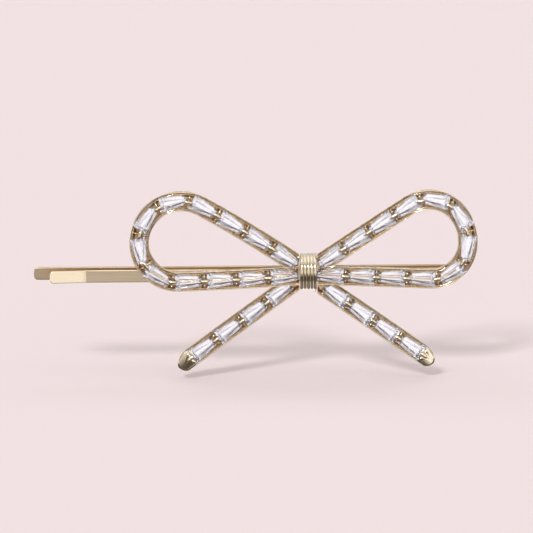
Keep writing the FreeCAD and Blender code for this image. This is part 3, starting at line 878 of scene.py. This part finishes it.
def make_world():
    """A soft studio, bright above and dark below, whose flags give metal and stones their contrast."""
    world = bpy.data.worlds.new("studio")
    bpy.context.scene.world = world
    world.use_nodes = True
    nodes, links = world.node_tree.nodes, world.node_tree.links
    vector = nodes.new("ShaderNodeTexCoord").outputs["Generated"]
    parts = nodes.new("ShaderNodeSeparateXYZ")
    links.new(vector, parts.inputs["Vector"])
    height = nodes.new("ShaderNodeMapRange")
    height.inputs["From Min"].default_value = -1.0
    links.new(parts.outputs["Z"], height.inputs["Value"])
    ramp = nodes.new("ShaderNodeValToRGB")
    elements = ramp.color_ramp.elements
    elements[0].position, elements[1].position = STUDIO_RAMP[0][0], STUDIO_RAMP[-1][0]
    for position, grey in STUDIO_RAMP[1:-1]:
        elements.new(position)
    for element, (position, grey) in zip(elements, STUDIO_RAMP):
        element.color = (grey, grey, grey, 1)
    links.new(height.outputs["Result"], ramp.inputs["Fac"])
    light = ramp.outputs["Color"]
    for flag in FLAGS:
        spot = soft_spot(nodes, links, vector, *flag)
        light = combine(nodes, links, "MULTIPLY", light, spot)
    for card in CARDS:
        flip = nodes.new("ShaderNodeMath")
        flip.operation = "SUBTRACT"
        flip.inputs[0].default_value = 1.0
        links.new(soft_spot(nodes, links, vector, *card), flip.inputs[1])
        light = combine(nodes, links, "MAXIMUM", light, flip.outputs["Value"])
    tint = nodes.new("ShaderNodeValToRGB")
    tint.color_ramp.elements[0].color = (0.03, 0.02, 0.015, 1)
    tint.color_ramp.elements[1].color = (1.0, 0.99, 0.985, 1)
    middle = tint.color_ramp.elements.new(0.4)
    middle.color = (0.42, 0.37, 0.33, 1)
    links.new(light, tint.inputs["Fac"])
    path = nodes.new("ShaderNodeLightPath")
    lift = nodes.new("ShaderNodeMath")
    lift.operation = "MULTIPLY"
    lift.inputs[1].default_value = GLASS_LIFT
    links.new(path.outputs["Is Transmission Ray"], lift.inputs[0])
    through = nodes.new("ShaderNodeMix")
    through.data_type = "RGBA"
    through.inputs["B"].default_value = GLASS_LIGHT
    links.new(lift.outputs["Value"], through.inputs["Factor"])
    links.new(tint.outputs["Color"], through.inputs["A"])
    links.new(through.outputs["Result"], nodes["Background"].inputs["Color"])
    nodes["Background"].inputs["Strength"].default_value = STUDIO_STRENGTH


def combine(nodes, links, operation, first, second):
    """One maths node on two outputs."""
    made = nodes.new("ShaderNodeMath")
    made.operation = operation
    links.new(first, made.inputs[0])
    links.new(second, made.inputs[1])
    return made.outputs["Value"]


LIGHT_TRAVEL = (0.455, 1.46, -1.0)
ELEVATION = math.radians(10)
ROLL = math.radians(-0.43)
CAMERA_DISTANCE = 1.0
SHOWN_WIDTH = 88.8 * MM


def make_lights():
    """A soft key from the front left and above, whose shadows fall back and to the right."""
    key = bpy.data.lights.new("key", "SUN")
    key.energy = 1.5
    key.angle = math.radians(10)
    made = bpy.data.objects.new("key", key)
    made.rotation_mode = "QUATERNION"
    made.rotation_quaternion = Vector(LIGHT_TRAVEL).to_track_quat("-Z", "Y")
    bpy.context.scene.collection.objects.link(made)


def make_camera():
    """A long lens straight in front of the bow and a little above it."""
    data = bpy.data.cameras.new("camera")
    data.sensor_width = 36
    data.lens = data.sensor_width * CAMERA_DISTANCE / SHOWN_WIDTH
    camera = bpy.data.objects.new("camera", data)
    bpy.context.scene.collection.objects.link(camera)
    bpy.context.scene.camera = camera
    back = Vector((0, -math.cos(ELEVATION), math.sin(ELEVATION)))
    target = Vector((-6.98 * MM, LOOP_FRONT_Y, 2.18 * MM))
    camera.rotation_mode = "QUATERNION"
    turn = (-back).to_track_quat("-Z", "Y").to_matrix() @ Matrix.Rotation(ROLL, 3, "Z")
    camera.rotation_quaternion = turn.to_quaternion()
    camera.location = target + back * CAMERA_DISTANCE
    data.clip_start, data.clip_end = 0.01, 60
    bpy.context.scene.view_settings.view_transform = "Standard"


for name in RIBBONS:
    make_frame(name)
make_knot()
make_solder("solder_left")
make_solder("solder_right")
make_pin()
make_floor()
make_world()
make_lights()
make_camera()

^^^^^^^^^^^^^^^^

→ **What to produce**: Reproduce the full listing word for word.

→ **Response to this task**:
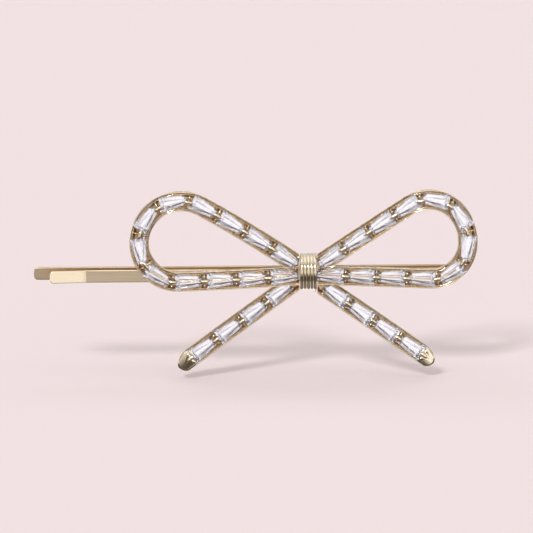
Keep writing the FreeCAD and Blender code for this image. This is part 3, starting at line 878 of scene.py. This part finishes it.
def make_world():
    """A soft studio, bright above and dark below, whose flags give metal and stones their contrast."""
    world = bpy.data.worlds.new("studio")
    bpy.context.scene.world = world
    world.use_nodes = True
    nodes, links = world.node_tree.nodes, world.node_tree.links
    vector = nodes.new("ShaderNodeTexCoord").outputs["Generated"]
    parts = nodes.new("ShaderNodeSeparateXYZ")
    links.new(vector, parts.inputs["Vector"])
    height = nodes.new("ShaderNodeMapRange")
    height.inputs["From Min"].default_value = -1.0
    links.new(parts.outputs["Z"], height.inputs["Value"])
    ramp = nodes.new("ShaderNodeValToRGB")
    elements = ramp.color_ramp.elements
    elements[0].position, elements[1].position = STUDIO_RAMP[0][0], STUDIO_RAMP[-1][0]
    for position, grey in STUDIO_RAMP[1:-1]:
        elements.new(position)
    for element, (position, grey) in zip(elements, STUDIO_RAMP):
        element.color = (grey, grey, grey, 1)
    links.new(height.outputs["Result"], ramp.inputs["Fac"])
    light = ramp.outputs["Color"]
    for flag in FLAGS:
        spot = soft_spot(nodes, links, vector, *flag)
        light = combine(nodes, links, "MULTIPLY", light, spot)
    for card in CARDS:
        flip = nodes.new("ShaderNodeMath")
        flip.operation = "SUBTRACT"
        flip.inputs[0].default_value = 1.0
        links.new(soft_spot(nodes, links, vector, *card), flip.inputs[1])
        light = combine(nodes, links, "MAXIMUM", light, flip.outputs["Value"])
    tint = nodes.new("ShaderNodeValToRGB")
    tint.color_ramp.elements[0].color = (0.03, 0.02, 0.015, 1)
    tint.color_ramp.elements[1].color = (1.0, 0.99, 0.985, 1)
    middle = tint.color_ramp.elements.new(0.4)
    middle.color = (0.42, 0.37, 0.33, 1)
    links.new(light, tint.inputs["Fac"])
    path = nodes.new("ShaderNodeLightPath")
    lift = nodes.new("ShaderNodeMath")
    lift.operation = "MULTIPLY"
    lift.inputs[1].default_value = GLASS_LIFT
    links.new(path.outputs["Is Transmission Ray"], lift.inputs[0])
    through = nodes.new("ShaderNodeMix")
    through.data_type = "RGBA"
    through.inputs["B"].default_value = GLASS_LIGHT
    links.new(lift.outputs["Value"], through.inputs["Factor"])
    links.new(tint.outputs["Color"], through.inputs["A"])
    links.new(through.outputs["Result"], nodes["Background"].inputs["Color"])
    nodes["Background"].inputs["Strength"].default_value = STUDIO_STRENGTH


def combine(nodes, links, operation, first, second):
    """One maths node on two outputs."""
    made = nodes.new("ShaderNodeMath")
    made.operation = operation
    links.new(first, made.inputs[0])
    links.new(second, made.inputs[1])
    return made.outputs["Value"]


LIGHT_TRAVEL = (0.455, 1.46, -1.0)
ELEVATION = math.radians(10)
ROLL = math.radians(-0.43)
CAMERA_DISTANCE = 1.0
SHOWN_WIDTH = 88.8 * MM


def make_lights():
    """A soft key from the front left and above, whose shadows fall back and to the right."""
    key = bpy.data.lights.new("key", "SUN")
    key.energy = 1.5
    key.angle = math.radians(10)
    made = bpy.data.objects.new("key", key)
    made.rotation_mode = "QUATERNION"
    made.rotation_quaternion = Vector(LIGHT_TRAVEL).to_track_quat("-Z", "Y")
    bpy.context.scene.collection.objects.link(made)


def make_camera():
    """A long lens straight in front of the bow and a little above it."""
    data = bpy.data.cameras.new("camera")
    data.sensor_width = 36
    data.lens = data.sensor_width * CAMERA_DISTANCE / SHOWN_WIDTH
    camera = bpy.data.objects.new("camera", data)
    bpy.context.scene.collection.objects.link(camera)
    bpy.context.scene.camera = camera
    back = Vector((0, -math.cos(ELEVATION), math.sin(ELEVATION)))
    target = Vector((-6.98 * MM, LOOP_FRONT_Y, 2.18 * MM))
    camera.rotation_mode = "QUATERNION"
    turn = (-back).to_track_quat("-Z", "Y").to_matrix() @ Matrix.Rotation(ROLL, 3, "Z")
    camera.rotation_quaternion = turn.to_quaternion()
    camera.location = target + back * CAMERA_DISTANCE
    data.clip_start, data.clip_end = 0.01, 60
    bpy.context.scene.view_settings.view_transform = "Standard"


for name in RIBBONS:
    make_frame(name)
make_knot()
make_solder("solder_left")
make_solder("solder_right")
make_pin()
make_floor()
make_world()
make_lights()
make_camera()